Autre élé­ment de solu­tion : la par­ti­ci­pa­tion directe des com­munes à la solu­tion du pro­blème sco­laire. La France est le pays le plus cen­tra­liste d’Europe. Je ne dirai pas que ce cen­tra­lisme n’ait pas eu des aspects posi­tifs dans notre his­toire, mais en cela comme en tant d’autres choses, « l’excès en tout est un défaut ». Aux États-Unis, l’enseignement pri­maire est inté­gra­le­ment confié aux com­munes ; le bud­get com­mu­nal éta­bli en ce qui concerne l’enseignement, chaque citoyen est impo­sé, au pro­ra­ta de ses pos­si­bi­li­tés, de la part qui lui revient au sou­tien des écoles ; et les contri­buables ne se dérobent pas à ce devoir. C’est une ques­tion d’esprit civique.

En France, les citoyens et les com­munes des villes et des vil­lages chargent l’État de leur tâche. Celui-ci ne peut sub­ven­tion­ner ou finan­cer les écoles, mater­nelles ou pri­maires, qu’au moyen des impôts directs et indi­rects qu’il pré­lève sur tout le monde. Et natu­rel­le­ment il ne peut tout faire, sur­tout bien le faire. On a beau jeu de dénon­cer le fait que tous les cré­dits accor­dés par la construc­tion de nou­veaux bâti­ments sco­laires ne sont pas employés, que les ser­vices des minis­tères de l’Instruction publique et de celui des Finances sont embou­teillés par une pape­ras­se­rie et une bureau­cra­tie qui empêchent des réa­li­sa­tions accep­tées sou­vent en prin­cipe, et au bout de com­bien de démarches ! Mais cela n’est-il pas nor­mal, et fatal ? Et ceux-là mêmes qui crient, pro­testent, dénoncent, cri­tiquent, ne sont-ils pas les pre­miers res­pon­sables en deman­dant à l’État d’assurer toutes les res­pon­sa­bi­li­tés en ne vou­lant rien faire par eux-mêmes ?

Car non seule­ment les réa­li­sa­tions éta­tiques sont tou­jours, ou presque, frap­pées d’impéritie ; elles sont aus­si tou­jours lentes et coû­teuses. Mais nous sommes, dans ce pays, tel­le­ment habi­tués à deman­der tout à l’État, à ne rien savoir ni vou­loir faire de ce qu’il est de notre devoir de faire, nous sommes tel­le­ment abru­tis et annu­lés par l’étatisme qui a péné­tré dans nos mœurs, dans notre men­ta­li­té, que si l’État ne fait pas ce que nous vou­lons nous crions contre lui, et nous crions contre lui quand il pré­tend tout faire, en grande par­tie par notre abs­ten­tion volontaire.

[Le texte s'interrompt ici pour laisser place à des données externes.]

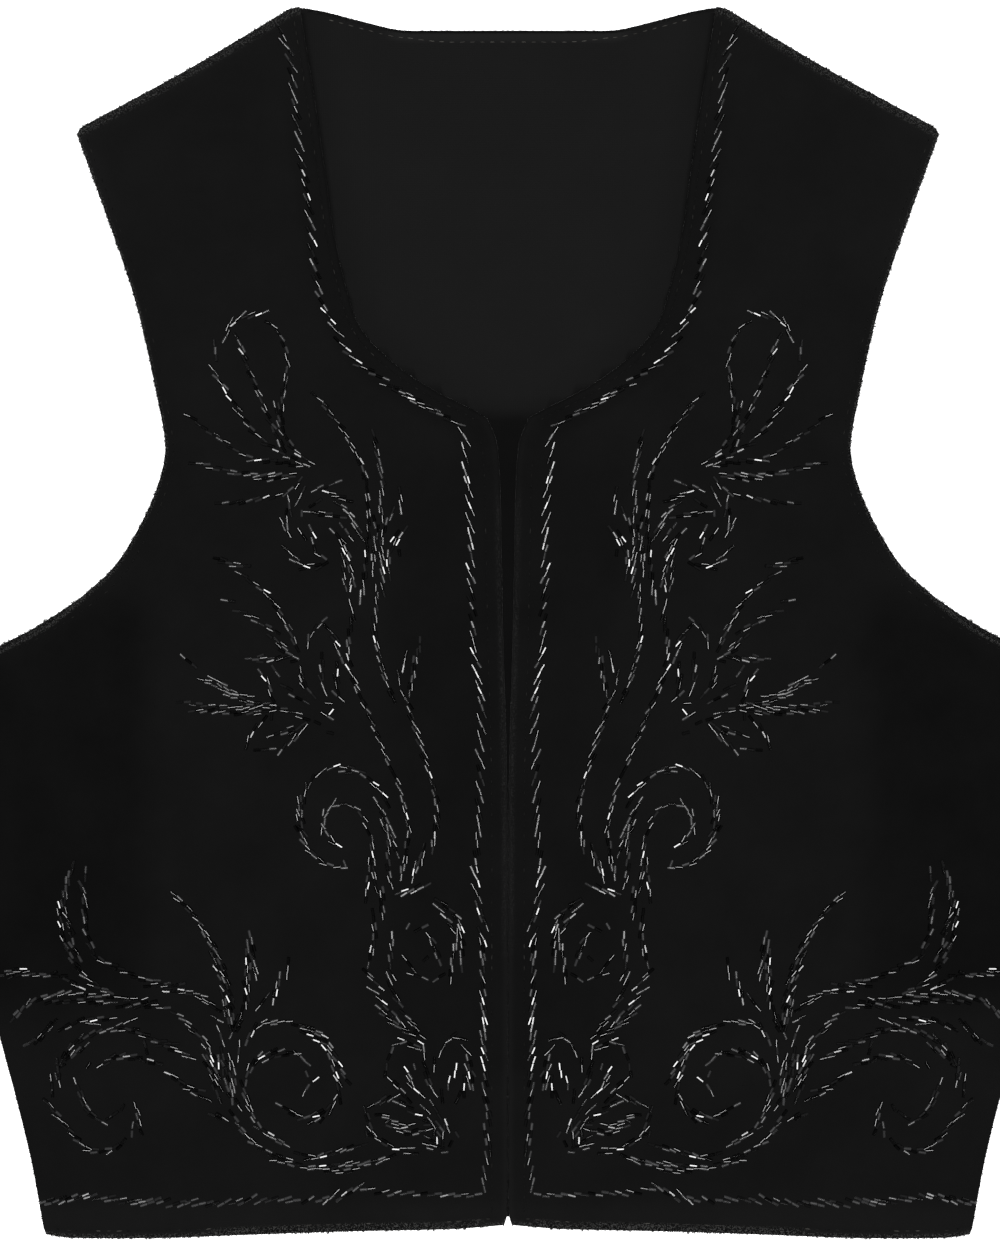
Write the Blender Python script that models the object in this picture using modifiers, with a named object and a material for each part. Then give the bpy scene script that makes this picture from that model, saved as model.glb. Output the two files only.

Il était du plus haut comique de lire, il y a quelque trois mois, dans la presse, de copieux com­men­taires sur le fait qu’un maire et des ins­ti­tu­teurs s’étaient mis à construire une école par eux-mêmes, avec l’aide d’habitants de la com­mune. C’était aus­si extra­or­di­naire que l’aurait été l’apparition d’une dou­zaine de Mar­tiens sur la place de la Concorde.

Si nous étions moins intoxi­qués par cet éta­tisme géné­ra­li­sé, si dans chaque com­mune, dans chaque quar­tier, les habi­tants savaient s’occuper des pro­blèmes qu’ils peuvent résoudre par eux-mêmes, il y aurait sans doute moins de temps per­du, les choses seraient mieux faites et l’on vivrait plus utilement.

Décen­tra­li­sa­tion, fédé­ra­lisme créa­teur et coopé­ra­teur, réno­va­tion de cer­taines pra­tiques péda­go­giques… C’est une autre concep­tion de la vie et de la res­pon­sa­bi­li­té des hommes. Il me semble que, quelle que soit l’abondance des moyens dont on pour­rait, dans le meilleur des cas, arri­ver à dis­po­ser, on n’arrivera jamais au degré d’amélioration néces­saire si l’on ne prend pas ces chemins-là.